The Iranian regime, Hezbollah and their Shiite Islamist allies are building alliances in Dearborn that can threaten the U.S., expand their jihadist network and play upon sectarian identity to overpower moderate Shiite voices.
The Zainabia Center of Michigan, also known as the Ahlebait Association of Michigan, is a Shiite mosque located in Walled Lake.
The mosque posts messages from the Supreme Leader of Iran, Ayatollah Sayyid Ali Khamenei, treating him as a respected religious authority who Muslims should listen to.
In 2017, Abdulghani provided a voiceover for a video describing ISIS as a plot of Israel and the West. It referred to Iran’s Supreme Leader Khamenei as “the Leader.”
While showing Hezbollah terrorists marching, the video threatened the West, saying it had “united the believers” and “led to people being trained” who are “ready to rock and roll.”
The mosque also held a candlelight vigil and protest in solidarity with a Shiite leader in Pakistan named Allama Raja Nasir Abbas Jaffri.
The leader of Hezbollah, Hassan Nasrallah, met with Jaffri in 2012. Nasrallah praised Jaffri and called on Shiites and Sunnis in Pakistan to unite against U.S. influence in their country, similar to how Hezbollah fought the Israelis in Lebanon. Nasrallah claimed that Jaffri’s organization informed him that they have the same goals.
Another radical speaker that the Zainabia Center has given a platform to is Shaykh Ahmed Haneef, who preached there in 2009.
Haneef spoke at the “Imam Khomeini Conference” in England in 2013. He often appears on the Iranian regime’s propaganda television network. In one episode, he and his guest claimed anti-Semitism is not real. His guest railed against “Jewish hegemony.”
The mosque hosted Dawud Walid, the leader of the Michigan branch of the Council on American-Islamic Relations (CAIR), which the Justice Department has identified as an “entity” of the Muslim Brotherhood’s pro-Hamas network in America.
Walid provided updates in 2010 about the death of the radical Imam Luqmaan Abdullah from Detroit, who was killed during an FBI raid where he and his extremist colleagues opened fire on the agents and killed one of the agents’ dogs.
Abdullah was part of an anti-American extremist group named Ummah that prepared for violent jihad against the U.S. government. CAIR and other Islamists have consistently portrayed the imam as an innocent Muslim who was murdered by bigoted FBI agents.
In 2013, the Clarion Project published our analysis of grants distributed by the Alavi Foundation, a known front for the Iranian regime that was used to finance its nuclear program and promote its radical ideology.
The Washington Post, in 2009, reported U.S. officials’ claims that the Alavi Foundation “promotes Tehran’s views on world affairs.” Hamid Azimi, communications director for the Iranian-American Community of Northern California, says the foundation is part of the regime’s “propaganda machine.”
The Alavi Foundation’s publicly-available declarations showed that it sent $43,700 to the Islamic House of Wisdom between 2004 and 2009.

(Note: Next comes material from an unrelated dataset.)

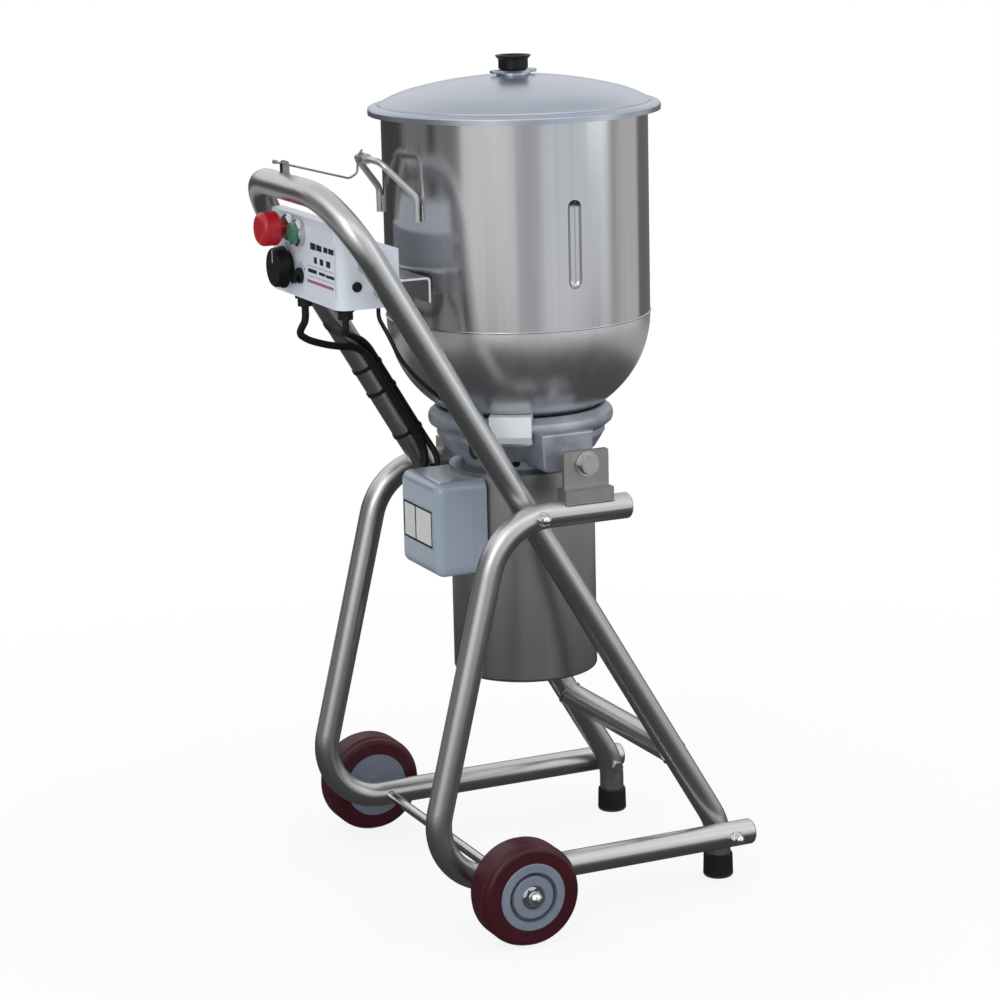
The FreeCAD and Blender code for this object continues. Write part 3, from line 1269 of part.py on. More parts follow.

You can see why the Iranian regime front felt that the Islamic House of Wisdom is worthy of its investment. The mosque’s website teaches about jihad by referencing Ayatollah Khomeini, the founder of the theocratic regime, giving him the respected title of “imam.”
The spiritual leader of the Islamic House of Wisdom is Imam Mohammad Ali Elahi. According to his bio, he began studying at an Islamic seminary in Iran at age 12. He was arrested by the shah of Iran’s security services in 1978. After the Islamic Revolution brought the theocratic regime to power, it appointed him as “an Islamic ethics teacher at the Iranian Naval Academy, a position he held for five years.”

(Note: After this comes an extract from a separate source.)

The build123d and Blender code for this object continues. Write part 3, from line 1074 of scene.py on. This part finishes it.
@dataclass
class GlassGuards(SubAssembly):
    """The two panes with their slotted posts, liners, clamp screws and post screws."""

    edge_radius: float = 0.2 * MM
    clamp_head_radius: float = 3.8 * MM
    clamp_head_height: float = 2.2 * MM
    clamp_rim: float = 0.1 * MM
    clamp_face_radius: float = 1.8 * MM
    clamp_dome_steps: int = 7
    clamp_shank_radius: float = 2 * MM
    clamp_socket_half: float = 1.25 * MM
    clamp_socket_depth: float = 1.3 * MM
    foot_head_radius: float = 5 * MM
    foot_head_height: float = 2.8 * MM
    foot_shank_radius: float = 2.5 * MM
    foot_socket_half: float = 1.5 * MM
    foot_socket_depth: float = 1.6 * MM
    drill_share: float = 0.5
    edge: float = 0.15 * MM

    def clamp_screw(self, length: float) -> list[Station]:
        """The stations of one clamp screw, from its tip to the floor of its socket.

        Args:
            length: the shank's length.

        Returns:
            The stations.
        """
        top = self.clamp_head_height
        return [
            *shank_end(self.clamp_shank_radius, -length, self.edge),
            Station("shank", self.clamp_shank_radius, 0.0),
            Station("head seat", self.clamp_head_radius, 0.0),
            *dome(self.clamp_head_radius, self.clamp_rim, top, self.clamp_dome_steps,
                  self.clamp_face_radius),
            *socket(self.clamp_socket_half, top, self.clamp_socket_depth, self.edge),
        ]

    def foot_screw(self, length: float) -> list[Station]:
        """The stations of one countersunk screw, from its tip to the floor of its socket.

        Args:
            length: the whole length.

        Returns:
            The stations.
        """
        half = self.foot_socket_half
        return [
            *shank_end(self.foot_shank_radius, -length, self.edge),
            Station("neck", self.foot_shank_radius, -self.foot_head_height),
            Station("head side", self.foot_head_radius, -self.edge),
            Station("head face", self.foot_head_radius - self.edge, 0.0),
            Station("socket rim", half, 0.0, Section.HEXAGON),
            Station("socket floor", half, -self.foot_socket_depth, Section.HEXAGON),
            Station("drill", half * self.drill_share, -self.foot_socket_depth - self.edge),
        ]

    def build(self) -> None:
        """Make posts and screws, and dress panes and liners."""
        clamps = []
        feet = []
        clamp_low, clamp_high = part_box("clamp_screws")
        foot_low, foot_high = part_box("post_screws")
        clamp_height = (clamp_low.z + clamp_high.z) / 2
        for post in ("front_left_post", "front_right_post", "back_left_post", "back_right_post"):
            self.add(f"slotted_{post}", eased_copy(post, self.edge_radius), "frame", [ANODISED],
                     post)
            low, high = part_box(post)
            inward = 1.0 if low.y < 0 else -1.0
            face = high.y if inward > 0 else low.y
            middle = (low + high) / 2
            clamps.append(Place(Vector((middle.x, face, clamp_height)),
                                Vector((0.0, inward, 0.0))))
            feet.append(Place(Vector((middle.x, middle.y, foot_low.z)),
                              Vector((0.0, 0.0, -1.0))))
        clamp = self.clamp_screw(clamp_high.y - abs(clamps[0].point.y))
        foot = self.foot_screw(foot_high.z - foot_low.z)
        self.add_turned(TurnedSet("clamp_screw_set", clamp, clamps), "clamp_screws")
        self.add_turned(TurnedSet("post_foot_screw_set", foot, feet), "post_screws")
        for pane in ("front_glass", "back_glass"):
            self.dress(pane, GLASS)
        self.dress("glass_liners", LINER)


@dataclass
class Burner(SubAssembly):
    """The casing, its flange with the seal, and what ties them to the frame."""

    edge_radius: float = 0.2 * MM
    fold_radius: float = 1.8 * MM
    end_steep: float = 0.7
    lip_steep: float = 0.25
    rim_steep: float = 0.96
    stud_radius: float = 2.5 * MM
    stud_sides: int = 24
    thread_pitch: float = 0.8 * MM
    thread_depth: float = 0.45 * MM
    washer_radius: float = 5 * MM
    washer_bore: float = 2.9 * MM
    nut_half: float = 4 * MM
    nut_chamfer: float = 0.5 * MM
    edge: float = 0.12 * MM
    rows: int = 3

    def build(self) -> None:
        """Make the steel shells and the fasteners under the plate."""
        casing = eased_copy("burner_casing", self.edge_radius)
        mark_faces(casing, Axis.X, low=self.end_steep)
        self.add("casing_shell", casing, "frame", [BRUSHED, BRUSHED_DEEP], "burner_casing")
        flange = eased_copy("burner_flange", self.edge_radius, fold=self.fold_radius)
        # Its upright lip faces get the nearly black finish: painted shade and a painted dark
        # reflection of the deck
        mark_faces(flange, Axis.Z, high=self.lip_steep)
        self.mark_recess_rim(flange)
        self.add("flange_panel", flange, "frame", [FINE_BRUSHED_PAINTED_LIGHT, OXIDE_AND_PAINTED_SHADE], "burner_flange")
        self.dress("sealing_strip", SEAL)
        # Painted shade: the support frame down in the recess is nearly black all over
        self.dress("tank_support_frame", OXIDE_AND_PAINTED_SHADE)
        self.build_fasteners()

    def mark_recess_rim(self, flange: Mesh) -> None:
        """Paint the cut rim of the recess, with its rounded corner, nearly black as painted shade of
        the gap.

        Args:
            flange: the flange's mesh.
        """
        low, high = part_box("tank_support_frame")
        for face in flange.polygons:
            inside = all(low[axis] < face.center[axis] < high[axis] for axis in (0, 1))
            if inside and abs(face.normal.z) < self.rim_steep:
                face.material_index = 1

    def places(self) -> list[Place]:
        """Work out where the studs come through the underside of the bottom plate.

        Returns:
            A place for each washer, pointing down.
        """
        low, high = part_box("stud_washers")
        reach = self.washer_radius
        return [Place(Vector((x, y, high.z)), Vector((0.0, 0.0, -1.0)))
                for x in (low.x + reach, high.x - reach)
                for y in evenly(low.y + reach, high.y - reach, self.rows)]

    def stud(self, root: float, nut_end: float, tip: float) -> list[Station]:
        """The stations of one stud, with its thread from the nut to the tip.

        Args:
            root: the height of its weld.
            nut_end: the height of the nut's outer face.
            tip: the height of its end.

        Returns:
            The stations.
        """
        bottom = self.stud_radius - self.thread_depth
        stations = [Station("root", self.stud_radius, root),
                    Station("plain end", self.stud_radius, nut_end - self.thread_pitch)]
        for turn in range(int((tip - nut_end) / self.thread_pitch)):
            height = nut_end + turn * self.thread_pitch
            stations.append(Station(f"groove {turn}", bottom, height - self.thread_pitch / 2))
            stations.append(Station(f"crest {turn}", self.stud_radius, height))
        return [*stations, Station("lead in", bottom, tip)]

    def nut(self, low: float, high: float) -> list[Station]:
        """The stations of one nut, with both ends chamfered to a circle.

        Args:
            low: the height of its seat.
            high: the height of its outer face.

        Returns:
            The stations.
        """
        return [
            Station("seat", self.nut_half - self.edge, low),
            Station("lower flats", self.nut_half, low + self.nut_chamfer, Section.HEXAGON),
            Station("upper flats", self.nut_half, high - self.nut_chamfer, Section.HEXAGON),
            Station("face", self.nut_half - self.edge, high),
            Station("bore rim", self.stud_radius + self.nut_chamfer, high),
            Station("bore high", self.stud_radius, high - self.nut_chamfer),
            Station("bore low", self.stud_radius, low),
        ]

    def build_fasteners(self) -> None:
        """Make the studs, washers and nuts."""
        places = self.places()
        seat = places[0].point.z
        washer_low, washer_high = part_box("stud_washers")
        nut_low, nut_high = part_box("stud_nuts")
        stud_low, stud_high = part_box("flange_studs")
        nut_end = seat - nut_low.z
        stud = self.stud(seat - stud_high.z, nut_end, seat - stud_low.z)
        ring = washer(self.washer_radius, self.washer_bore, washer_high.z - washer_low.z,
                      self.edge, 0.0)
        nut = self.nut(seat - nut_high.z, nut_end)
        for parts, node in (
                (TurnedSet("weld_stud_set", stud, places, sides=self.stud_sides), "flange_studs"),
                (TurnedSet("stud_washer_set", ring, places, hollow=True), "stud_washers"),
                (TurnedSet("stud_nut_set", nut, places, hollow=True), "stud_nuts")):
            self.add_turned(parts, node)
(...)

In 1988, he founded the Cultural Research Center in Tehran, “which focused on the Iranian sacrificial motivation to defend Iran for eight years against Saddam Hussein’s aggression.”
In other words, the regime allowed him—and probably helped him—to idolize “martyrs” who die fighting for the country. One former CIA case officer described this culture as a “fraternity of death” where “many of these folks lived to die.”

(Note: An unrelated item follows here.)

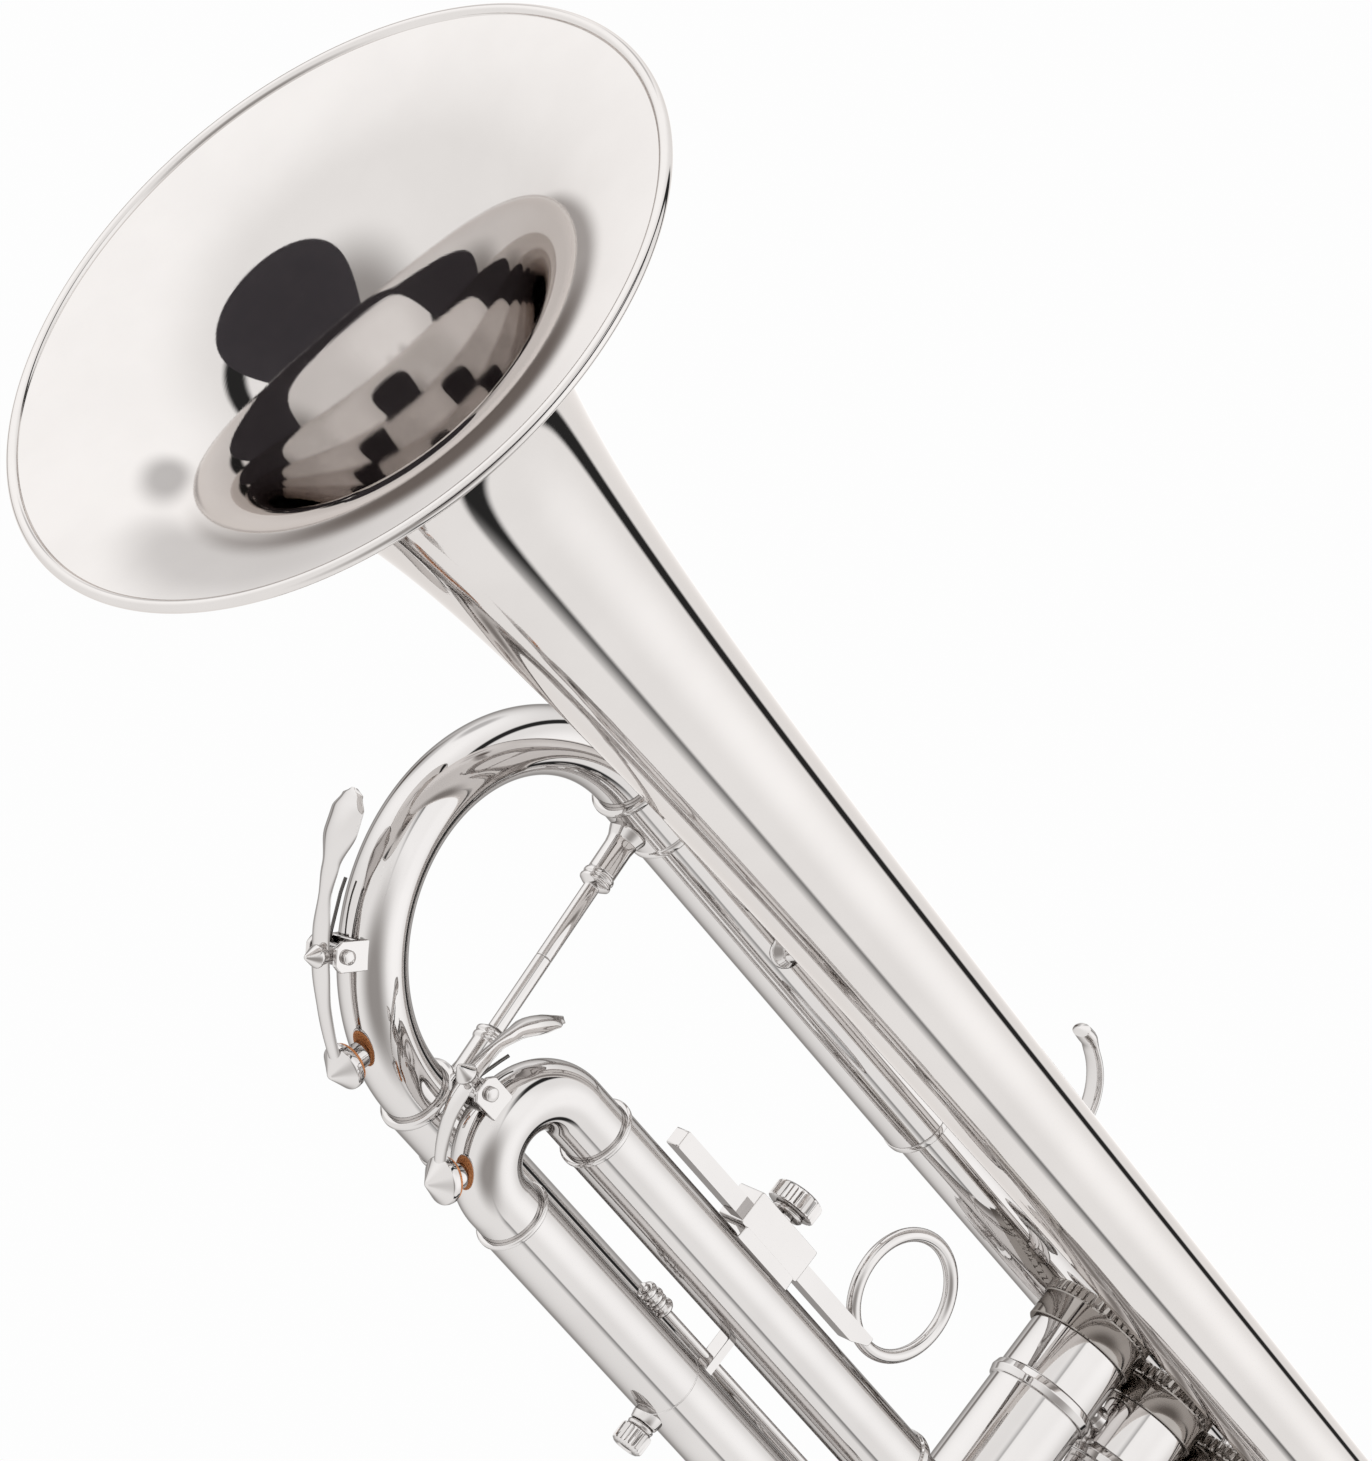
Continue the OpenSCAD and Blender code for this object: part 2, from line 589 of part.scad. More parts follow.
module lyre_screw() color("silver") lyre_frame() {
  translate([0, 0, third_r + 0.2]) cylinder(r = 1.2, h = 3);
  translate([0, 0, third_r + 1.5]) cylinder(r = 2.4, h = 1);
  translate([0, 0, third_r + 2.3]) knurl(3, 4.8, 20);
}

/* first and second slides */
module first_outer_tubes() color("silver") difference() {
  for (z = first_z) x_pipe(valve1_x + 4, first_joint, first_y, z, side_r, side_in_r);
  casing_cores();
}

module first_slide() color("silver") {
  mid = (first_z[0] + first_z[1]) / 2;
  for (z = first_z) {
    x_pipe(valve1_x + 16, first_joint + 8, first_y, z, side_in_r - gap, 5.5);
    x_pipe(first_joint + 0.2, first_joint + 8, first_y, z, side_r + 0.2, side_in_r - gap - tiny);
  }
  translate([first_joint + 8, first_y, mid]) mirror([1, 0, 0])
    u_bend((first_z[0] - first_z[1]) / 2, side_in_r - gap, 5.5);
}

module thumb_saddle() color("silver") difference() {
  translate([first_joint + 4, first_y, first_z[0] + side_r + 8.2]) rotate([0, 90, 0])
    rotate([0, 0, -100]) rotate_extrude(angle = 200) translate([7.4, 0]) square([1.2, 6], center = true);
  along_x(first_joint - 5, first_y, first_z[0]) cylinder(r = side_r + 0.2 + tiny, h = 30);
}

module second_outer_tubes() color("silver") difference() {
  for (z = second_z) along_y(valve2_x, valve_y + 4, z) pipe(side_r, side_in_r, second_joint - valve_y - 4);
  casing_cores();
}

module second_slide() color("silver") {
  mid = (second_z[0] + second_z[1]) / 2;
  for (z = second_z) {
    along_y(valve2_x, valve_y + 11, z) pipe(side_in_r - gap, 5.5, second_joint + 4 - valve_y - 11);
    along_y(valve2_x, second_joint + 0.2, z) pipe(side_r + 0.2, side_in_r - gap - tiny, 3.8);
  }
  translate([valve2_x, second_joint + 4, mid]) rotate([0, 0, -90])
    u_bend((second_z[0] - second_z[1]) / 2, side_in_r - gap, 5.5);
}

module second_knob() color("silver") difference() {
  along_y(valve2_x, second_joint + 12, (second_z[0] + second_z[1]) / 2) {
    cylinder(r = 1.5, h = 15);
    translate([0, 0, 12.4]) cylinder(r1 = 1.6, r2 = 3.2, h = 2);
    translate([0, 0, 14.4]) cylinder(r = 3.2, h = 1.6);
  }
  translate([valve2_x, second_joint + 4, (second_z[0] + second_z[1]) / 2]) rotate([0, 0, -90])
    ring_core((second_z[0] - second_z[1]) / 2, side_in_r - gap + tiny);
  along_y(valve2_x, 0, (second_z[0] + second_z[1]) / 2) cylinder(r = 8, h = second_joint + 13);
}

/* braces and hook */
// rod from the bell stem to the leadpipe side, with a flared foot at each end
module cross_strut(x) translate([x, 0, 0]) rotate([-90 + atan2(lead_z, lead_y), 0, 0]) {
  cylinder(r = 1.5, h = 37);
  translate([0, 0, 26]) cylinder(r1 = 1.5, r2 = 3.4, h = 7);
  translate([0, 0, 6]) cylinder(r1 = 4.4, r2 = 1.5, h = 9);
}

module bell_braces() color("silver") difference() {
  for (x = [184, 362]) cross_strut(x);
  rotate([0, 90, 0]) rotate_extrude()
    polygon([[0, 150], [bell_r(150) + tiny, 150], [bell_r(184) + tiny, 184],
      [bell_r(220) + tiny, 220], [bell_r(300) + tiny, 300], [bell_r(362) + tiny, 362],
      [bell_r(377) + 0.2, 377], [0, 377]]);
  along_x(150, lead_y, lead_z) cylinder(r = outer_r + tiny, h = 80);
  along_x(lead_x - 4, lead_y, lead_z) cylinder(r1 = 5.96, r2 = 5.21, h = 218);
}

module pinky_hook() color("silver") difference() {
  union() {
    translate([258.5, lead_y, lead_z + 21.7]) rotate([90, 0, 0]) rotate([0, 0, -90])
      rotate_extrude(angle = 188) translate([12.8, 0]) square([1.8, 4.4], center = true);
    translate([258.5, lead_y, lead_z + 21.7]) rotate([0, -7, 0]) translate([0, 0, 13.2])
      rotate([90, 0, 0]) cylinder(r = 1.5, h = 5.2, center = true);
    translate([251.5, lead_y - 2.4, lead_z + 4.5]) cube([17, 4.8, 4.7]);
  }
  along_x(lead_x, lead_y, lead_z) cylinder(r1 = 5.98, r2 = 5.6, h = 80);
}

bell();
bell_bow();
bell_ferrules();
bell_tail();
leadpipe();
receiver();
main_outer_upper();
main_outer_lower();
main_inner_tubes();
main_bow();
main_ferrules();
main_brace();
main_key_saddle();
main_key_lever();
main_key_cork();
main_key_screw();
main_key_spring();
casing_1();
casing_2();
casing_3();
knuckles();
top_caps();
bottom_caps();
cap_felts();
valve_guides();
piston_1();
piston_2();
piston_3();
spring_1();
spring_2();
spring_3();
stem_1();
stem_2();
stem_3();
third_bow();
third_outer_tubes();
third_inner_tubes();
third_brace();
third_stop_rod();
third_stop_nuts();
rail_holder();
ring_rail();
rail_screw();
lyre_boss();
lyre_screw();
third_key_saddle();
third_key_lever();
third_key_cork();
third_key_screw();
third_key_spring();
first_outer_tubes();
first_slide();
thumb_saddle();
second_outer_tubes();
second_slide();
second_knob();
bell_braces();
pinky_hook();
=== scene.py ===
"""Looks of the trumpet: smooth silver-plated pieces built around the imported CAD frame.

Lengths are in millimetres in this file and become metres in build(). The bell points to -X, the player
sits at +X, the leadpipe is on +Y and the finger buttons are on +Z.
"""
import math

import bmesh
import bpy
from mathutils import Matrix, Vector


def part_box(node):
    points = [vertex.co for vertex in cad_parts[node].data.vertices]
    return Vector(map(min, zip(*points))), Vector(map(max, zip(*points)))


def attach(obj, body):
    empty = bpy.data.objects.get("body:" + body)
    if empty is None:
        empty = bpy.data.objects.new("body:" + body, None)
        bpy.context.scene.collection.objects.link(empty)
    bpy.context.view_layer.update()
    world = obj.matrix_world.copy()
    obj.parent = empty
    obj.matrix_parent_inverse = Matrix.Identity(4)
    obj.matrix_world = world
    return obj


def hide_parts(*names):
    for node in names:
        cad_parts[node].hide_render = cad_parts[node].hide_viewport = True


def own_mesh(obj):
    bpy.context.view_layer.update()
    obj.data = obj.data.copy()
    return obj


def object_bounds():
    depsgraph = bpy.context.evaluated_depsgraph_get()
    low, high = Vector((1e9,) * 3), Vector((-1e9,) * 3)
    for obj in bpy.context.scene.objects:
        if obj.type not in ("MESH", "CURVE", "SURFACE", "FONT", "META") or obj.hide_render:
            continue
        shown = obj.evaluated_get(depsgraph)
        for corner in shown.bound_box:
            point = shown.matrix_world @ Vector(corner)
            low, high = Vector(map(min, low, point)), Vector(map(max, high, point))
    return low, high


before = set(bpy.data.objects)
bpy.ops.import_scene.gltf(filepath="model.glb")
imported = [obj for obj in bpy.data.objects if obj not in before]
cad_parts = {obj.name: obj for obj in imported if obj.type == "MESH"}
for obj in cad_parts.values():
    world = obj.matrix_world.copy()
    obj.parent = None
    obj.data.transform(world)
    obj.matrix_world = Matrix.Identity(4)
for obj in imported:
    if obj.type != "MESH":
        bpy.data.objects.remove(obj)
cad_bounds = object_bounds()
MM = 0.001
PI = math.pi

# ---------------------------------------------------------------- driving dimensions, as in the CAD
BELL_R, BELL_LEN, BELL_WALL = 61.5, 378.0, 0.7
FLARE_X, FLARE_POWER, TAPER, TAPER_X = 3.233, 0.413, 0.0025, 180.0
LEAD_Y, LEAD_Z = 37.3, -2.2
LOW_Y, LOW_Z = 30.5, -69.0
BOW_X = 137.5
OUTER_R, BOW_TUBE_R, FERRULE_R = 6.75, 6.05, 6.95
FERRULE_END, LEAD_X = BOW_X + 13.3, 238.0
LEG_GAP = math.dist((LEAD_Y, LEAD_Z), (LOW_Y, LOW_Z))
BOW_R = LEG_GAP / 2
TILT = math.atan2(LEAD_Y - LOW_Y, LEAD_Z - LOW_Z)
VALVE_X, VALVE_Y, TRAVEL = (335.1, 311.3, 287.5), 19.8, 14.0
CASING_R, CASING_LOW, CASING_TOP = 9.8, -92.0, -7.0
THIRD_Y, THIRD_UP, THIRD_LOW, THIRD_R = 8.0, -56.8, -77.2, 6.6
THIRD_BOW_X, THIRD_END = 147.5, 258.0
THIRD_BOW_R, THIRD_MID = (THIRD_UP - THIRD_LOW) / 2, (THIRD_UP + THIRD_LOW) / 2
TAIL_Y, TAIL_Z, TAIL_R = 8.5, -67.0, 7.2
FIRST_Y, FIRST_Z = 21.5, (-36.0, -59.0)
SECOND_Z = (-38.0, -60.0)
RAIL_W, RAIL_Z = 3.4, THIRD_UP + 8.7
ROD_Y, ROD_Z = THIRD_Y + 1.5, THIRD_LOW + 8.9


# ---------------------------------------------------------------- materials
class Nodes:
    """Short hand for building a node tree."""

    def __init__(self, tree):
        self.tree = tree

    def add(self, kind, inputs=None, **settings):
        node = self.tree.nodes.new(kind)
        for key, value in settings.items():
            setattr(node, key, value)
        for key, value in (inputs or {}).items():
            self.set(node.inputs[key], value)
        return node

    def set(self, socket, value):
        if isinstance(value, bpy.types.NodeSocket):
            self.tree.links.new(value, socket)
        else:
            socket.default_value = value

    def math(self, op, a, b=0.0, c=0.0, clamp=False):
        node = self.add("ShaderNodeMath", operation=op, use_clamp=clamp)
        for socket, value in zip(node.inputs, (a, b, c)):
            self.set(socket, value)
        return node.outputs[0]

    def smooth(self, value, low, high, to_low=0.0, to_high=1.0):
        return self.add("ShaderNodeMapRange", {"Value": value, "From Min": low, "From Max": high,
                        "To Min": to_low, "To Max": to_high}, interpolation_type="SMOOTHSTEP").outputs[0]

    def noise(self, vector, scale, detail=3.0):
        return self.add("ShaderNodeTexNoise", {"Vector": vector, "Scale": scale, "Detail": detail})

    def mix(self, factor, a, b):
        node = self.add("ShaderNodeMix", data_type="RGBA")
        for socket, value in zip((node.inputs[0], node.inputs[6], node.inputs[7]), (factor, a, b)):
            self.set(socket, value)
        return node.outputs[2]

    def veil(self, shader, show):
        """Lets a ray through the surface where `show` is 0 and meets the shader where it is 1."""
        outlet = next(x for x in self.tree.nodes if x.type == "OUTPUT_MATERIAL")
        mixer = self.add("ShaderNodeMixShader", {"Fac": show,
                                                 1: self.add("ShaderNodeBsdfTransparent").outputs[0],
                                                 2: shader.outputs[0]})
        self.set(outlet.inputs[0], mixer.outputs[0])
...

The “sacrificial motivation” during the Iran-Iraq War included human waves with many child soldiers. The children were even given keys before battle to symbolize how their deaths in jihad would earn them entry into paradise. Young boys were roped together to prevent any from retreating as they threw their bodies into minefields to clear the way for the military.
He moved to Dearborn in 1992, leading the Islamic Center of America, another mosque in Michigan that has been supportive of Hezbollah figures and Louis Farrakhan in recent years. Imam Elahi then established the Islamic House of Wisdom in 1995.
Elahi appears on Iranian state-controlled propaganda TV to parrot the Supreme Leader’s lines, such as claiming that Iran is being falsely accused of seeking nuclear weapons.
He equates Israel and ISIS and instigates terrorism against Israel with inflammatory condemnations and accusations that any trusting listener would interpret as warranting jihad. His statements do not condemn Hamas and its terrorism but instead paint the group essentially as freedom-fighters engaged in legitimate jihad.
Elahi’s preaching sides with the Syrian regime and its Iranian, Hezbollah and Russian backers, as seen in his outrage over the killing of the Russian ambassador in Turkey. His statement accused Assad’s opponents of being “puppet terrorists” of Israel and Saudi Arabia.
Videos are being published on the Internet every few hours showing Iranians protesting the regime. These demonstrators have seen the results of the Iranian regime’s theocratic Islamic Revolution and are rejecting it.
Yet, while these Iranians strive for international recognition and support, Shiite Muslims in America are failing to rally to their side. Why?
Our findings regarding the above three mosques provide part of the answer.
The Iranian regime and Shiite Islamists are controlling the platforms necessary to rally support for a cause. As a result, these Iranian protestors—most of them Shiite—are abandoned by the Shiite Islamist leaders in America.